>> Begin Supplied data

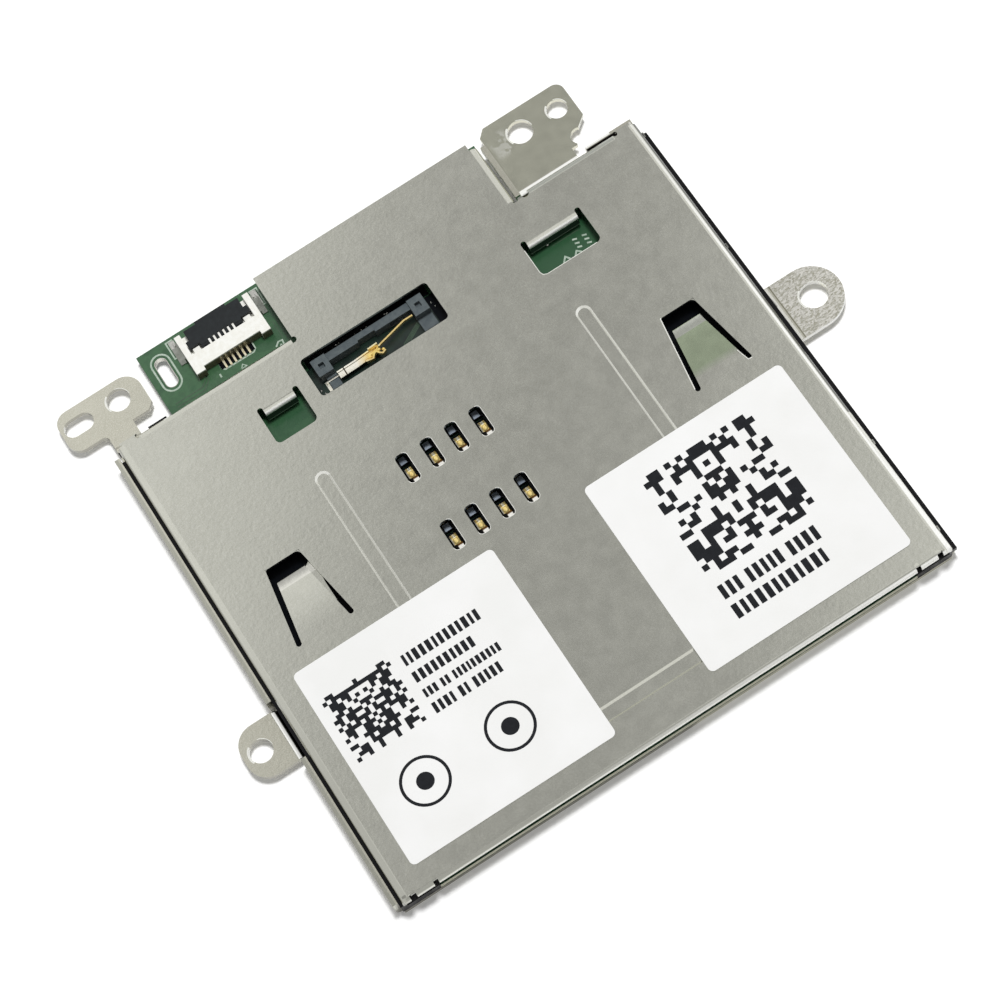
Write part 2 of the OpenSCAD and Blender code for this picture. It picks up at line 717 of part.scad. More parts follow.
// The left rail also ends in a lug that runs behind the cover
module guide_rail_left() color([0.06, 0.06, 0.07]) {
    y0 = cover_rear_y - rail_end - join;
    rail(board_x0 - join, lip_x0 - board_play) left_rail_section();
    translate([channel_x0, y0, board_top]) cube([lug_x[1] - channel_x0, lug_d, block_h]);
    translate([lug_x[0], y0, board_top]) cube([lug_x[1] - lug_x[0], wall_y1 - y0, block_h]);
}

module guide_rail_right() color([0.06, 0.06, 0.07])
    rail(lip_x1 + board_play, board_x1 + join) right_rail_section();

// Place of contact i: 1 to 4 in the rear row, 5 to 8 in the front row
function contact_x(i) = ((i - 1) % 4 - 1.5) * contact_pitch;
function contact_y(i) = (i <= 4 ? 0.5 : -0.5) * row_spacing - contact_l;

module contact_block() color([0.12, 0.12, 0.13])
    difference() {
        translate([-block_x, block_y0, board_top]) cube([2 * block_x, block_y1 - block_y0, block_h]);
        for (i = [1:contacts])
            translate([contact_x(i) - contact_w / 2 - contact_play,
                       contact_y(i) - contact_foot - contact_play, board_top - 1])
                cube([contact_w + 2 * contact_play,
                      contact_play + contact_foot + contact_l + contact_nose + contact_end_gap, block_h + 2]);
    }

module card_contact(i) color([0.85, 0.65, 0.25]) {
    t = contact_t / 2;
    translate([contact_x(i), contact_y(i), board_top]) side_view(-contact_w / 2, contact_w / 2)
        strip([[-contact_foot, t], [-contact_t, t], [contact_bend, contact_t],
               [contact_l - contact_bend, contact_rise - t], [contact_l, contact_rise],
               [contact_l + contact_nose, contact_rise - contact_bend]], contact_t);
}

module switch_body() color([0.2, 0.21, 0.23]) {
    hole_z = board_top + switch_h;
    difference() {
        union() {
            translate([switch_x0, switch_bar_y, board_top]) cube([switch_w, switch_bar_d, switch_bar_h]);
            for (x = [switch_x0, switch_x1 - switch_end_w])
                translate([x, post_y0, board_top]) cube([switch_end_w, switch_y1 - post_y0, switch_h]);
            for (x = [[switch_x0 + low_block_inset, switch_x0 + switch_end_w],
                      [switch_x1 - switch_end_w, switch_x1]])
                translate([x[0], low_block_y0, board_top])
                    cube([x[1] - x[0], post_y0 - low_block_y0 + join, low_block_h]);
        }
        for (x = [switch_x0 + switch_end_w / 2, switch_x1 - switch_end_w / 2])
            translate([x, (post_y0 + switch_y1) / 2, hole_z]) cube([post_hole, post_hole, 1], center = true);
        translate([bar_waist[0], switch_bar_y - 1, board_top - 1])
            cube([bar_waist[1] - bar_waist[0], 1 + bar_waist_d, switch_bar_h + 2]);
        translate([switch_x0, arm_root[1] - arm_t / 2 - arm_play, arm_z - arm_play / 2])
            cube([switch_end_w + 1, arm_t + 2 * arm_play, arm_h]);
        translate([pocket_x0, switch_bar_y - 1, arm_low_z + arm_low_h + arm_play - pocket_h])
            cube([pocket_x1 - pocket_x0, 1 + pocket_d, pocket_h]);
    }
}

// The arm with its root in the left block, its soldered tail and the hook that the card pushes
module switch_arm() color([0.85, 0.66, 0.3]) {
    free_x = switch_x0 + switch_end_w + arm_play;
    tall_points = [[free_x, arm_root[1]], arm_bend, arm_mid];
    translate([0, 0, arm_z]) {
        linear_extrude(arm_root_h)
            strip([[tail[2] - arm_t, arm_root[1]], [free_x + arm_t, arm_root[1]]], arm_t);
        linear_extrude(arm_h) strip(tall_points, arm_t);
        linear_extrude(arm_h + arm_tab_h) intersection() {
            strip(tall_points, arm_t);
            translate([arm_mid[0] - arm_tab_w, arm_root[1]]) square(arm_tab_w);
        }
    }
    translate([0, 0, arm_low_z]) linear_extrude(arm_low_h)
        strip([[arm_mid[0] - 2 * arm_t, arm_mid[1]], arm_mid, arm_turn, arm_end], arm_t);
    translate([0, 0, hook_z]) linear_extrude(hook_h) {
        strip(hook_points, arm_t);
        strip(hook_toe, arm_t);
    }
    translate([tail[0], tail[1], board_top + tail_gap]) cube([tail[2] - tail[0], tail[3] - tail[1], tail_h]);
}

// The fixed terminal stands at the back of the bar's pocket
module switch_terminal() color([0.8, 0.8, 0.78])
    translate([pocket_x1 - terminal_gap - terminal_w, switch_bar_y + pocket_d - terminal_t,
               arm_low_z + arm_low_h + arm_play - pocket_h])
        cube([terminal_w, terminal_t, pocket_h]);

// Place of cable contact i along X
function pin_x(i) = conn_x + (i - (ways + 1) / 2) * cable_pitch;

module connector_housing() color([0.93, 0.92, 0.88])
    difference() {
        union() {
            translate([conn_x0, conn_y0, board_top]) cube([conn_w, conn_block_d, conn_h]);
            translate([conn_x0, conn_y0, board_top]) cube([conn_w, conn_y1 - conn_y0, conn_base_h]);
            for (x = [conn_x0, conn_x1 - arm_w])
                translate([x, conn_y0, board_top]) cube([arm_w, conn_y1 - conn_y0, conn_h]);
            for (x = [conn_x0 + arm_w + bump_gap, conn_x1 - arm_w - bump_gap - bump_w])
                translate([x, conn_y0 + conn_block_d - join, board_top]) cube([bump_w, bump_l, bump_h]);
        }
        translate([conn_x0 + nose_side, conn_y0 - 1, board_top - 1])
            cube([conn_w - 2 * nose_side, 1 + nose_recess, conn_h + 2]);
        for (i = [1:ways])
            translate([pin_x(i) - pin_w / 2 - pin_play, conn_y0 - 1, board_top - 1])
                cube([pin_w + 2 * pin_play, 1 + pin_slot_l, 1 + conn_h - pin_roof]);
    }

// The latch lies over the cable's end, and its comb teeth reach between the cable contacts
module connector_latch() color([0.1, 0.1, 0.12]) {
    x0 = conn_x0 + arm_w + latch_play;
    x1 = conn_x1 - arm_w - latch_play;
    y1 = conn_y1 + latch_end;
    z0 = conn_top - latch_t;
    notch = bump_w + bump_gap + latch_play;
    difference() {
        union() {
            translate([x0, latch_y0 + comb_l, z0]) cube([x1 - x0, y1 - latch_y0 - comb_l, latch_t]);
            translate([x0 + notch, latch_pivot[0], latch_pivot[1]]) rotate([0, 90, 0])
                cylinder(h = x1 - x0 - 2 * notch, r = latch_pivot_r);
            translate([x0 + notch, latch_pivot[0], latch_pivot[1]])
                cube([x1 - x0 - 2 * notch, comb_l, conn_top - latch_pivot[1]]);
            translate([conn_x - latch_bulge[0] / 2, y1 - join, z0])
                cube([latch_bulge[0], latch_bulge[1], latch_t]);
        }
        for (i = [1:ways])
            translate([pin_x(i) - comb_w / 2, latch_y0 - 1, z0 - 1]) cube([comb_w, 1 + comb_l, latch_t + 2]);
        for (x = [x0, x1 - latch_corner[0]])
            translate([x - join, y1 - latch_corner[1], z0 - 1])
                cube([latch_corner[0] + 2 * join, latch_corner[1] + 1, latch_t + 2]);
    }
}

module connector_contact(i) color([0.8, 0.7, 0.45]) {
    z = board_top;
    t = pin_t / 2;
    y = conn_y0 + nose_recess + pin_bend;
    riser_z = z + 2 * pin_bend;
    side_view(pin_x(i) - pin_w / 2, pin_x(i) + pin_w / 2) {
        strip([[pin_y0, z + t], [y, z + t], [y + pin_bend, riser_z],
               [y + 2 * pin_bend, z + conn_base_h + t], [pin_tip_y, z + conn_base_h + t]], pin_t);
        strip([[y + pin_bend, riser_z], [y + pin_bend + t, z + pin_arm_z], [latch_y0, z + pin_arm_z]], pin_t);
    }
}

// A solder anchor on the housing's side: side is -1 for the left one and 1 for the right one
module anchor(side) color([0.8, 0.8, 0.78]) {
    face_x = side < 0 ? conn_x0 : conn_x1;
    y0 = conn_y1 - anchor_l - anchor_inset;
    translate([side < 0 ? face_x - anchor_w : face_x, y0, board_top]) cube([anchor_w, anchor_l, anchor_t]);
    translate([side < 0 ? face_x - anchor_t : face_x, y0, board_top]) cube([anchor_t, anchor_l, anchor_h]);
}

module controller_chip() color([0.1, 0.1, 0.1])
    translate([chip_at[0], chip_at[1], board_top + chip_h / 2]) cube([chip_w, chip_w, chip_h], center = true);

module crystal() color([0.75, 0.75, 0.72])
    translate([crystal_at[0], crystal_at[1], board_top]) {
        linear_extrude(crystal_size[2])
            round_rect(-crystal_size[0] / 2, -crystal_size[1] / 2, crystal_size[0] / 2, crystal_size[1] / 2,
                       crystal_r);
    }

// A small two-ended part at a place: its ends stand a little proud of its body
module chip_component(at) {
    s = chip_part;
    translate([at[0], at[1], board_top]) {
        translate([-s[0] / 2, -s[1] / 2 + chip_lip, chip_lip])
            cube([s[0], s[1] - 2 * chip_lip, s[2] - 2 * chip_lip]);
        for (x = [-s[0] / 2, s[0] / 2 - chip_cap]) translate([x, -s[1] / 2, 0]) cube([chip_cap, s[1], s[2]]);
    }
}

module capacitor(i) color([0.6, 0.5, 0.38]) chip_component(capacitor_at[i - 1]);

module resistor(i) color([0.12, 0.12, 0.12]) chip_component(resistor_at[i - 1]);

module label(at) color([0.96, 0.96, 0.95])
    translate([at[0], at[1], top_z]) linear_extrude(label_t)
        round_rect(-label_w / 2, -label_w / 2, label_w / 2, label_w / 2, label_r);

cover();
mounting_frame();
insulating_film();
circuit_board();
guide_rail_left();
guide_rail_right();
contact_block();
for (i = [1:contacts])
    card_contact(i);
switch_body();
switch_arm();
switch_terminal();
connector_housing();
connector_latch();
for (i = [1:ways])
    connector_contact(i);
anchor(-1);  // connector_anchor_left
anchor(1);  // connector_anchor_right
controller_chip();
crystal();
for (i = [1:small_parts]) {
    capacitor(i);
    resistor(i);
}
label(left_label);  // label_left
label(right_label);  // label_right
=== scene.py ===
"""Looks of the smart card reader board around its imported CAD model.

Sizes are in millimetres in the CAD's frame: X along the contact rows, Y the way the card goes in, Z up.
Colours are (red, green, blue) from 0 to 255, as read from a picture.
"""

import json
import math
import random

import bmesh
import bpy
from mathutils import Matrix, Vector


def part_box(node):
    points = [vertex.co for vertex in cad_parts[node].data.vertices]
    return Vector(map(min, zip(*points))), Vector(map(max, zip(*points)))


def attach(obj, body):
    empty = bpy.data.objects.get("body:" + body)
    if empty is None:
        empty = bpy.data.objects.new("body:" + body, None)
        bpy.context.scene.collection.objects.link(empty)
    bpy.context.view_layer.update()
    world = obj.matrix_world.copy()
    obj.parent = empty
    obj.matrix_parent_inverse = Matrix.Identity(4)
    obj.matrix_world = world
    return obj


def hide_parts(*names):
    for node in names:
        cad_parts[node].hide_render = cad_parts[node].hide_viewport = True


MM = 0.001
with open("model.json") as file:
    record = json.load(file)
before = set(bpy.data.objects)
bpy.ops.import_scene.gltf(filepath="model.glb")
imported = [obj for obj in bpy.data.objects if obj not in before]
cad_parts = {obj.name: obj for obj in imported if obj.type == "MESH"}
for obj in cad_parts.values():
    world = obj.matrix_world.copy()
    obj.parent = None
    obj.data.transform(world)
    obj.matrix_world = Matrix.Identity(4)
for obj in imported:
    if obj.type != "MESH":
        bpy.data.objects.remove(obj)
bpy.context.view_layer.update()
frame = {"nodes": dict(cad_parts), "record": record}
nodes = frame["nodes"]
random.seed(11)


def corner(node, high):
    """A node's lowest or highest corner at rest, in millimetres."""
    return [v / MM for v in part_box(node)[1 if high else 0]]


# Heights in the stack of sheets
BOARD_TOP = corner("circuit_board", True)[2]
BLOCK_TOP = corner("contact_block", True)[2]
COVER_TOP = corner("label_left", False)[2]
LABEL_TOP = corner("label_left", True)[2]
EAR_TOP = 1.3
SHEET = 0.3
BOARD_T = 0.6

# Edges of the cover, and the inner face of the frame's rear wall
FRONT_Y = corner("cover", False)[1]
COVER_X1 = corner("cover", True)[0]
REAR_Y = 20.9
WALL_Y = 21.05

# The card contacts' grid: the middle of each window, row by row
PITCH = 2.54
ROW_Y = 3.81
CONTACTS = [((i - 1.5) * PITCH, row) for row in (ROW_Y, -ROW_Y) for i in range(4)]

# Middles of the bead's two side runs, how far they reach along Y, and middles of the card springs
BEAD_X = (-10.55, 16.75)
BEAD_Y = (-24, 8.3)
SPRING_X = (-17.45, 23.65)

# The cable connector's contacts: how many, where the first one's tail is, and from one to the next
WAYS = 6
TAIL_X = -12.2
TAIL_PITCH = 0.5


def link(obj):
    bpy.context.scene.collection.objects.link(obj)
    return obj


# Camera and light

def placed(at, right, up, back):
    """A matrix that puts a camera at a point in millimetres, with its axes."""
    rows = [(*(axis[i] for axis in (right, up, back)), at[i] * MM) for i in range(3)]
    return Matrix((*rows, (0, 0, 0, 1)))


camera = link(bpy.data.objects.new("camera", bpy.data.cameras.new("camera")))
camera.data.lens = 115.14
camera.data.sensor_width = 36
camera.data.clip_start = 0.01
camera.matrix_world = placed(
    at=(-18.405, -110.882, 258.162),
    right=(0.840364, -0.519656, -0.154097),
    up=(0.537369, 0.761593, 0.362231),
    back=(-0.070876, -0.387213, 0.919262),
)
bpy.context.scene.camera = camera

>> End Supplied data

## Problem
Will you return exactly the lines above from the one with "capacitor(i);" down to the one with "bpy.data.objects.remove(obj)", counting both as part of the range?

## Complete output
    capacitor(i);
    resistor(i);
}
label(left_label);  // label_left
label(right_label);  // label_right
=== scene.py ===
"""Looks of the smart card reader board around its imported CAD model.

Sizes are in millimetres in the CAD's frame: X along the contact rows, Y the way the card goes in, Z up.
Colours are (red, green, blue) from 0 to 255, as read from a picture.
"""

import json
import math
import random

import bmesh
import bpy
from mathutils import Matrix, Vector


def part_box(node):
    points = [vertex.co for vertex in cad_parts[node].data.vertices]
    return Vector(map(min, zip(*points))), Vector(map(max, zip(*points)))


def attach(obj, body):
    empty = bpy.data.objects.get("body:" + body)
    if empty is None:
        empty = bpy.data.objects.new("body:" + body, None)
        bpy.context.scene.collection.objects.link(empty)
    bpy.context.view_layer.update()
    world = obj.matrix_world.copy()
    obj.parent = empty
    obj.matrix_parent_inverse = Matrix.Identity(4)
    obj.matrix_world = world
    return obj


def hide_parts(*names):
    for node in names:
        cad_parts[node].hide_render = cad_parts[node].hide_viewport = True


MM = 0.001
with open("model.json") as file:
    record = json.load(file)
before = set(bpy.data.objects)
bpy.ops.import_scene.gltf(filepath="model.glb")
imported = [obj for obj in bpy.data.objects if obj not in before]
cad_parts = {obj.name: obj for obj in imported if obj.type == "MESH"}
for obj in cad_parts.values():
    world = obj.matrix_world.copy()
    obj.parent = None
    obj.data.transform(world)
    obj.matrix_world = Matrix.Identity(4)
for obj in imported:
    if obj.type != "MESH":
        bpy.data.objects.remove(obj)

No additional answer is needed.